CEnumConnections::CEnumConnections(LPUNKNOWN pUnkRef, ULONG cConn
, LPCONNECTDATA prgConnData)
{
UINT i;

m_cRef=0;
m_pUnkRef=pUnkRef;

m_iCur=0;
m_cConn=cConn;

m_rgConnData=new CONNECTDATA[(UINT)cConn];

if (NULL!=m_rgConnData)
{
for (i=0; i < cConn; i++)
{
m_rgConnData[i]=prgConnData[i];
m_rgConnData[i].pUnk->AddRef();
}
}

return;
}

CEnumConnections::~CEnumConnections(void)
{
if (NULL!=m_rgConnData)
{
UINT i;

for (i=0; i < m_cConn; i++)
m_rgConnData[i].pUnk->Release();

delete [] m_rgConnData;
}

return;
}

Why go to all the trouble to make a copy? Because of the IEnumConnections::Clone member. Any clone of this enumerator needs its own copy in case the first enumerator is released before this clone or any later clone. Because this implementation doesn't tie all clones together with a common reference count, a copy is necessary.

Finally, like the Next function in CEnumConnectionPoints shown earlier, the Next function in this enumerator also needs to call AddRef on the pointers in each CONNECTDATA structure it enumerates:


STDMETHODIMP CEnumConnections::Next(ULONG cConn
, LPCONNECTDATA pConnData, ULONG *pulEnum)
{
[Other code omitted]

while (m_iCur < m_cConn && cConn > 0)
{
*pConnData++=m_rgConnData[m_iCur];
m_rgConnData[m_iCur++].pUnk->AddRef();
cReturn++;
cConn--;
}

[Other code omitted]
return NOERROR;
}

This is a complete connection point implementation. How then can we use this implementation to assist in firing events?

Triggering Events

I mentioned earlier that the Connect sample makes some compromises because the client, the object, and the sink are all part of the same program. The primary reason for these compromises is that in order for events to be demonstrated, something has to trigger them. In real sources, triggers are usually events that happen to the object directly, such as a mouse click in a window, a change in some data, or an event or a notification sent from some other source altogether. In this sample, however, the triggers are menu items that come as WM_COMMAND messages into the main ConnectWndProc function. To turn these messages into events, ConnectWndProc calls CConnObject::TriggerEvent, passing an ID of the event that has been triggered. Again, an actual client-object relationship in OLE would not have this kind of a C++ mechanism; it could, however, call a trigger function that is part of some other incoming interface on the source. That's perfectly legal.

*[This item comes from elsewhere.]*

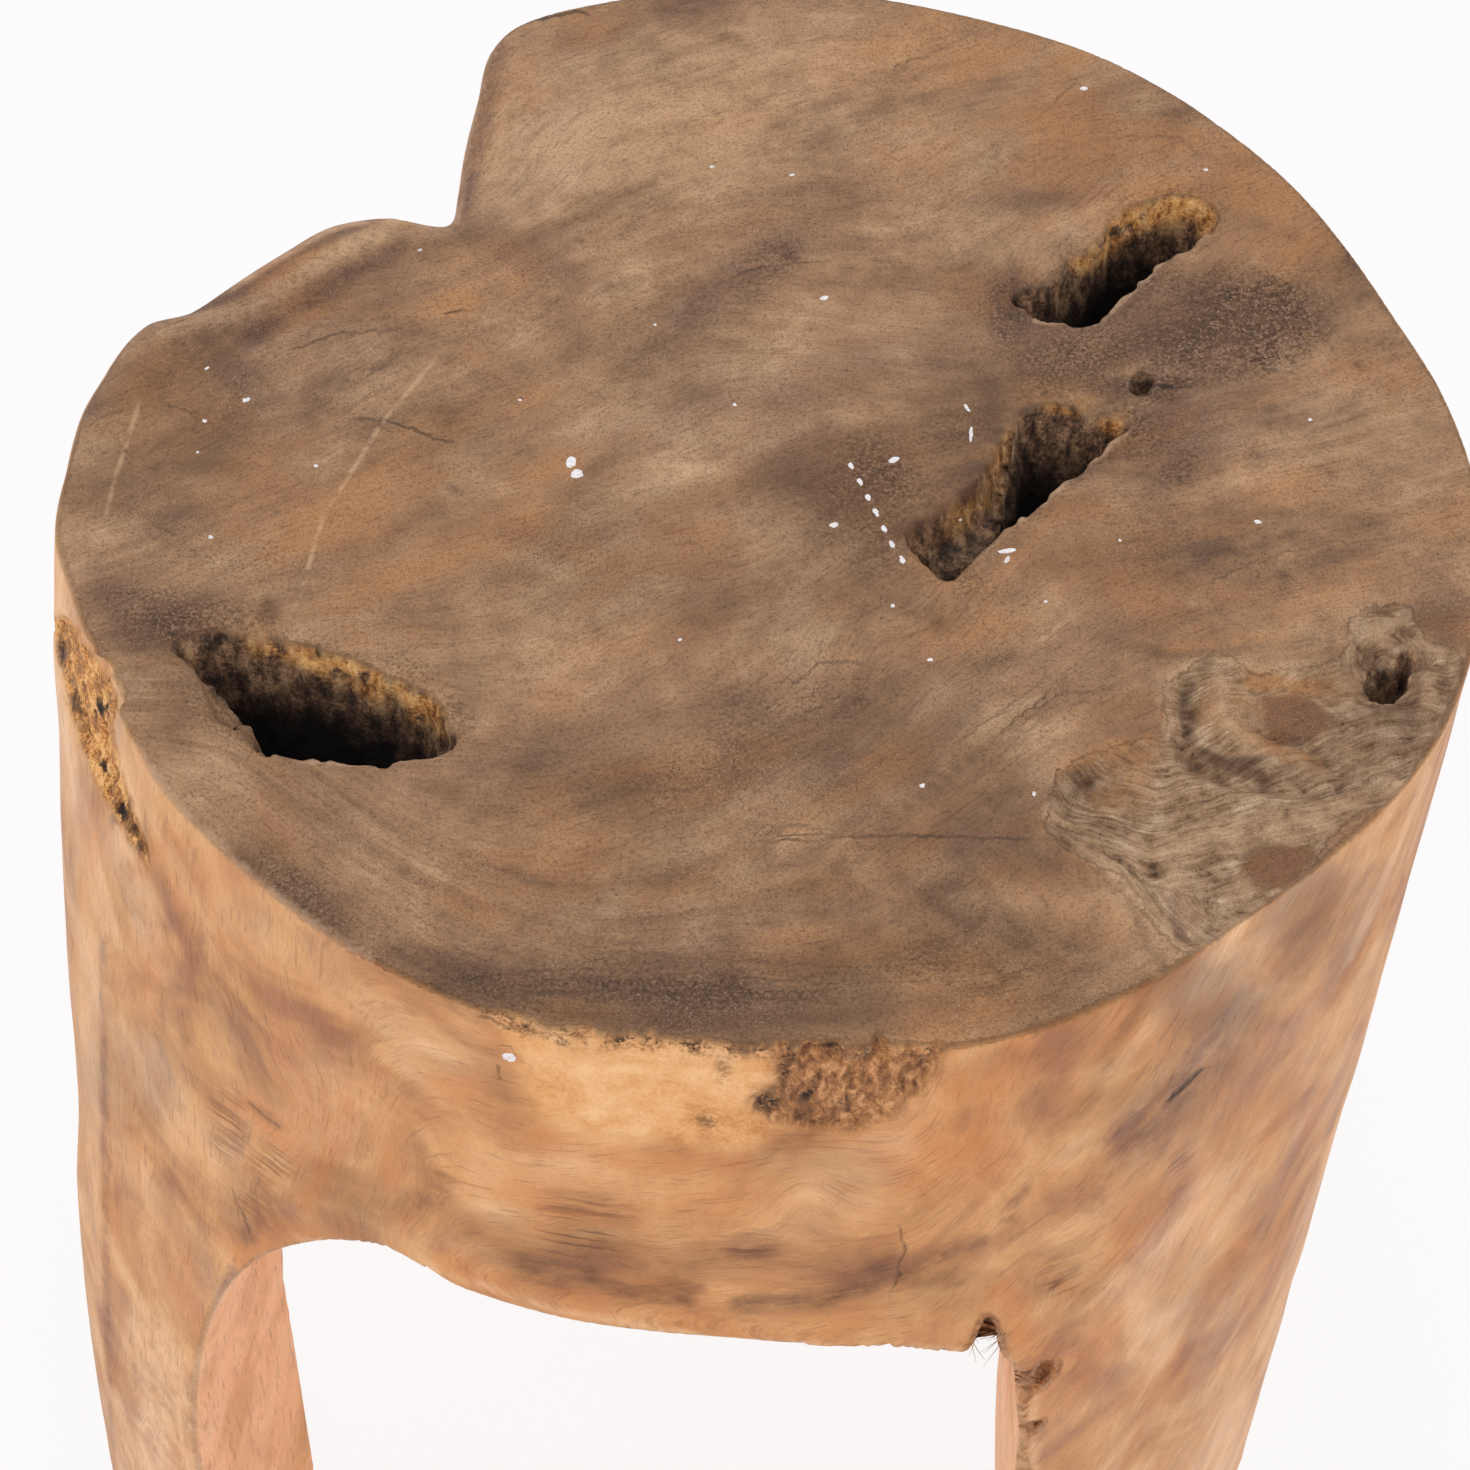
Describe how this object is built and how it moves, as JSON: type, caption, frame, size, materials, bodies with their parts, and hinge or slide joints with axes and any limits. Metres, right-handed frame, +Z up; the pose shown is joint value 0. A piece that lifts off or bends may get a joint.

Regardless of how the trigger reaches the source, the source has to call each and every connected sink that is interested in the corresponding event. This is a perfect time for the source to call IConnectionPoint::EnumConnections on the appropriate connection point. It can iterate over each IUnknown pointer in the CONNECTDATA structures, query each pointer for the right outgoing interface, call the appropriate member function, and then call Release on that pointer as well as on the IUnknown pointer in the CONNECTDATA structures. We can see this exact process in CConnObject::TriggerEvent, which can fire any of the three events in IDuckEvents:


BOOL CConnObject::TriggerEvent(UINT iEvent)
{
IEnumConnections *pEnum;
CONNECTDATA cd;

if (FAILED(m_rgpConnPt[0]->EnumConnections(&pEnum)))
return FALSE;

while (NOERROR==pEnum->Next(1, &cd, NULL))
{
IDuckEvents *pDuck;

if (SUCCEEDED(cd.pUnk->QueryInterface(IID_IDuckEvents
, (PPVOID)&pDuck)))
{
switch (iEvent)
{
case EVENT_QUACK:
pDuck->Quack();
break;

case EVENT_FLAP:
pDuck->Flap();
break;

case EVENT_PADDLE:
pDuck->Paddle();
break;
}

pDuck->Release();
}

cd.pUnk->Release();
}

pEnum->Release();
return TRUE;
}

It is likely that any source will have some similar sort of event-triggering mechanism for the rest of its code to call when the right things happen. You could also make a custom interface for your own internal use with a bunch of member functions named Fire<EventName>. This is especially useful when your events also have arguments. A simple dispatching function such as TriggerEvent doesn't allow for arguments to the events, although separate functions to each event would. This is all quite unimportant, however, because the key to working with connection points is calling the right member function of any connected sink. That's what makes integration work.